January 10, 2013 / 1:42 PM / 5 years ago

TEXT-S&P summary: Exeltium S.A.S.

(The following statement was released by the rating agency)

Jan 10 -


Summary analysis -- Exeltium S.A.S. ------------------------------- 10-Jan-2013


CREDIT RATING: None. Please see issue list. Country: France

Primary SIC: Special Purpose




The long-term ‘BBB-’ rating on the EUR1.58 billion senior secured bank loan due 2019, raised by Exeltium, reflects a composite of credit factors outlined below:

The ‘BBB-’ rating reflects the following credit risks:

-- Exposure to counterparty risk. Currently, exposure to speculative-grade offtakers has increased to 32%, an increase from approximately 15% six months ago. Despite this increase in the revenue counterparty risk, it does not yet constrain the projects current rating according to our counterparty methodology (See Related Research below). Furthermore, counterparties are required to post an increased level of collateral if their credit quality deteriorates.

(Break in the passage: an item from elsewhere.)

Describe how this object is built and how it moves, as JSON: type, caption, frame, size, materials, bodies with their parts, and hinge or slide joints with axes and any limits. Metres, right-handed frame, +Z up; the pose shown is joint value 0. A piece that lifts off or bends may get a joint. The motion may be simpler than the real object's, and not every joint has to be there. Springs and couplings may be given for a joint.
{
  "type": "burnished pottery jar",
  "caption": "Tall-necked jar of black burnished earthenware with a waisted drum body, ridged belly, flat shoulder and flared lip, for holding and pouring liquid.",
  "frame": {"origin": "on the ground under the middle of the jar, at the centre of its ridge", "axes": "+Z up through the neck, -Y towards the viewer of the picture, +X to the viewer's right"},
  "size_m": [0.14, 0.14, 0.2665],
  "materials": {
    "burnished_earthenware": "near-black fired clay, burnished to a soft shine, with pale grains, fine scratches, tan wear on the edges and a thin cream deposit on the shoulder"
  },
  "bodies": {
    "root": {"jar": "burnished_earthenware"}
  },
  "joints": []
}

-- The offtakers’ ability to break their power contracts with Exeltium at preset windows in years 10, 15, and 20. Such breaks would, in all likelihood, be driven by the strike price (fixed price) for power being higher than the market price, meaning that the project had become uneconomic.

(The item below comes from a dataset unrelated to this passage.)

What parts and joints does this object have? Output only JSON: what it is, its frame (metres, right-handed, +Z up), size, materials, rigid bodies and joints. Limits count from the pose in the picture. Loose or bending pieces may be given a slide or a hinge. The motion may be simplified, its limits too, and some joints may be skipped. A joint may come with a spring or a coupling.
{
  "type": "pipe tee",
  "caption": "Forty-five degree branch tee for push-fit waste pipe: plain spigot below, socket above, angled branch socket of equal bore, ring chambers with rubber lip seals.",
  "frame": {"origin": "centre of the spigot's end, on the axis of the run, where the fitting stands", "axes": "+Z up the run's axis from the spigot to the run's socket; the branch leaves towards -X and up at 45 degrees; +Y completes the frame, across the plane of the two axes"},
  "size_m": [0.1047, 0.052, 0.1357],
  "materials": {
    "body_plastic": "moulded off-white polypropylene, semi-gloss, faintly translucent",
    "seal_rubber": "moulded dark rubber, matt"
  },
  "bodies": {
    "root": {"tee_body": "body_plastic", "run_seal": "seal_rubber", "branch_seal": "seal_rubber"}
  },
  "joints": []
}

-- The credit quality of the put option provider has deteriorated, triggering a lock up of discounts. If not resolved, this may prompt offtakers to opt out, increasing Exeltium’s exposure to the put option provider’s credit quality, which is currently speculative grade. Should a lock up continue, we believe it could make refinancing Exeltium’s current debts more difficult.

-- An aggressive capital structure, as the significant 60% bullet debt maturity in June 2019 demonstrates. (We calculate the 60% bullet maturity using our base-case forecast and including the cash sweep stream). This maturity creates significant refinancing risk. However, the transaction will have partially amortized the debt at the point of maturity.

-- An aggressive financial profile, typical of project financing, with approximately 80% of senior debt to 20% of equity and subordinated debt. The base-case annual senior debt service coverage ratios (ADSCRs) are a minimum of 1.42x and an average of 1.63x, computed according to Standard and Poor’s definition, which excludes interest income.

-- The relatively weak security package available to lenders. This package does not include the physical power assets themselves.

These risks are offset by the following strengths:

-- Low or minimal operating risk, including power supply risk. Exeltium benefits from a 24-year ‘take-or-pay’ power agreement for 148 terawatt hours (TWh), split into seven blocks. EDF is the major electricity provider in France and thus benefits from a diversified production portfolio.

-- The competitive price Exeltium offers, in particular with discounts (although these are now in lock up), of the power transaction compared with the current and projected market electricity prices.

-- Various structural features that are likely to incentivize Exeltium to manage the project to mitigate risks. For example, the project’s covenants include a cash sweep (from year three onward) and margin-increase mechanisms which, in our opinion, provide Exeltium with an incentive to refinance the bank loan prior to its ultimate maturity date.

-- The availability of a put option, signed with a major industrial group, for 51% of volumes that the offtakers may give up from 2020, thereby partially mitigating offtaker risk, although the credit quality of the put option provider has recently led to a lock-up situation.

-- An automatic upstream price decrease from 2020. This protects Exeltium in the event that market prices fall below a certain threshold for the remaining 49% of volumes.


The project benefits from a liquidity facility covering six months of full debt service payments.

In addition, offtakers must post a minimum of four months of cash collateral guaranteeing all obligations to Exeltium. Offtakers must provide additional security according to their creditworthiness (for further details, see section below titled “Offtaker risk”).